Judgment was rendered in favor of the plaintiff, recognizing fractional block 14 E. of the McCormick Annex to Bossier City to be the plaintiff’s homestead and ordering the sheriff to pay to the plaintiff $2,000 out of the proceeds of the sale of the property. The defendant, Continental Bank & Trust Co., has appealed.
[2] The defendant contends that the plaintiff’s claim for recognition of the homestead exemption was not asserted in time to be of any avail; that the first amendment of the petition was filed too late, because the adjudication of the property had been made to the bank 20 minutes before service was accepted on the amending petition; that, even if that amendment had been filed before the property was adjudicated to the bank, it could not avail the plaintiff, because of the error of alleging that the homestead was seized in the suit No. 6241, when in fact it was seized in suit No. 6242; and that the second amendment of the petition, correcting the error as to the number of the suit in which the homestead was seized, was filed after the proceeds of the sale of the property had been disbursed, and there was then no property or funds on which to assert a homestead in the hands of the sheriff. The defendant relies upon the decisions of this court in Kuntz v. Baehr et al., 28 La. Ann. 90, Gilmer v. O’Neal, 32 La. Ann. 979, and Johnson v. Agurs, 116 La. 634, 40 South. 923, in support of his contention that the homestead exemption in this case was asserted too late to be of any avail to the plaintiff. In Kuntz v. Baehr et al., the plaintiff did not file a petition for the recognition of his homestead exemption before the sheriff made the sale to Baehr, but merely notified the sheriff and the seizing creditor that the property seized was his homestead; and, after the sheriff had completed the sale of the property to Baehr and disbursed the proceeds, Kuntz, the former owner and debtor, attempted to enjoin the sheriff from putting the purchaser into possession of the property. It was held that the sale of the property had divested the plaintiff of the homestead exemption. The decision was cited with approval in Gilmer v. O’Neal, where, under somewhat similar circumstances, it was said that a debtor, who does not judicially assert his claim to a homestead before his title to the property is divested by a sale, loses his right to the exemption. The decision in Johnson v. Agurs is against the defendant’s contention. There it was said that the plaintiff’s demand was timely, having been instituted before the purchaser at the sheriff’s sale had paid out the proceeds of the sale. It was said that the plaintiff’s position was that of a defendant in execution claiming a surplus in the hands of the sheriff, on which none of the creditors were entitled to be paid by preference.
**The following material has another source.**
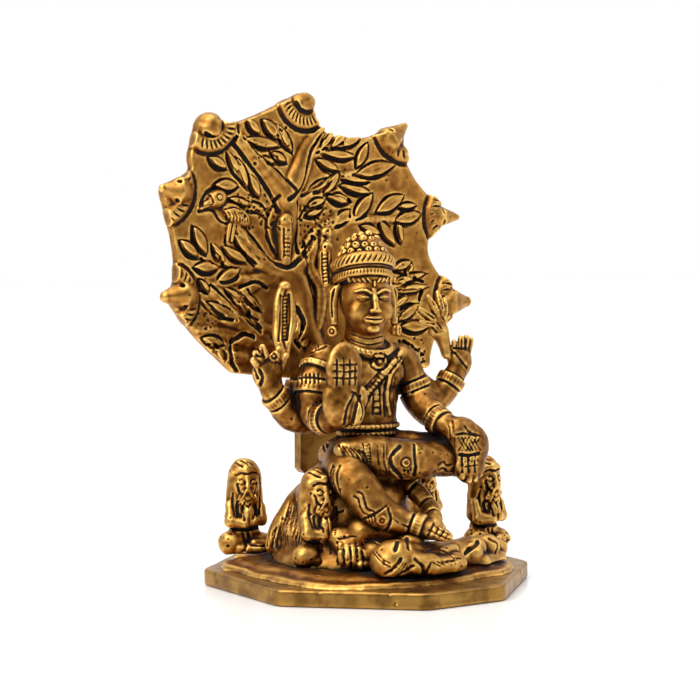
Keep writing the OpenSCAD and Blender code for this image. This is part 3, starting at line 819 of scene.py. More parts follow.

The decision in Johnson v. Agurs, supra, was quoted with approval in Abbott v. Heald, 128 La. 722, 55 South. 28, where it was again held that the debtor could claim the $2,000 reserved to him as a homestead exemption, in case of a judicial saie of the homestead, as long as the proceeds of the sale remained *1086in the hands of the sheriff or of the purchaser at the sheriff’s sale.
The defendant’s counsel contends that, as the bank had the right to retain the proceeds of the sale in satisfaction of its .mortgage, the proceeds of the sale were absorbed by confusion, the bank being both debtor and creditor for the same sum, and that there was therefore no fund in existence to represent the proceeds of the sheriff’s sale when the plaintiff filed his first amending petition, correcting the error in the original petition, as to the description of the homestead. There might be some merit in that contention if the sheriff had completed the sale by collecting the costs from the adjudicatee, pet-mi'tting the latter to retain the surplus of the proceeds of the sale in satisfaction of the mortgage debt, and making a deed to the bank. But the sheriff had been notified of the error in the description of the property in the plaintiff’s original petition, and he therefore refused to complete the sale, demanding that the purchaser pay the entire proceeds to him, the sheriff, under the order that had been obtained to hold the proceeds on the petition containing the error in the description of the homestead. And, before the sale was completed by the sheriff, the error in the description of the homestead in the original petition was corrected by filing the supplemental or amending petition. We are not called upon to decide whether the sheriff was or was not justified in delaying matters until the plaintiff’s attorney could correct the error and assert his demand on the proceeds of the sale of the homestead. Assuming that the adjudicatee had the right to take advantage of the error in the original petition and to insist that the sheriff complete the sale and disburse the proceeds before the error could be corrected, as a matter of fact the sheriff did not complete the sale and disburse the proceeds. That he might have done it does not alter the fact that he did not. Our conclusion is that the plaintiff’s demand for recognition of his homestead exemption was asserted in time to avail him if he was entitled to the exemption.
The plaintiff and his family, consisting of his wife and four children depending upon him for support, occupied the property in dispute as their home at the time he gave the mortgage; they had lived there 16 years, up to the day before this suit was tried, when the sheriff ordered them to vacate.
It is contended' by the defendant’s counsel that the plaintiff abandoned the homestead by moving out of the house and renting it to a tenant. The facts in that regard are that the plaintiff left his home and went to another town about 30 miles away, where he engaged in a small grocery business, in August, 1911, and returned to his homestead in January, 1912. After having moved to the town where he engaged in business, he brought his wife and children there, and they returned with him to the homestead. Plaintiff testified that he did not intend to abandon his homestead, and his testimony is corroborated. When he left his home, a neighbor proposed renting it, but the plaintiff refused to rent it for more than a month, saying that he intended to return and did not know how soon he would return. The tenant refused to rent the house under those conditions, but, with the permission of the plaintiff, occupied it less than a month and was not charged any rent for the occupancy. The plaintiff left some of his furniture and household furnishings in the house, and kept one room completely furnished for his own use, which was occupied by the plaintiff’s father-in-law, during the plaintiff’s absence, and a part of the time by another man, with the plaintiff’s permission. The circumstances, in our opinion, show that the homestead was not abandoned.
The judgment appealed from is affirmed, at the cost of the appellant.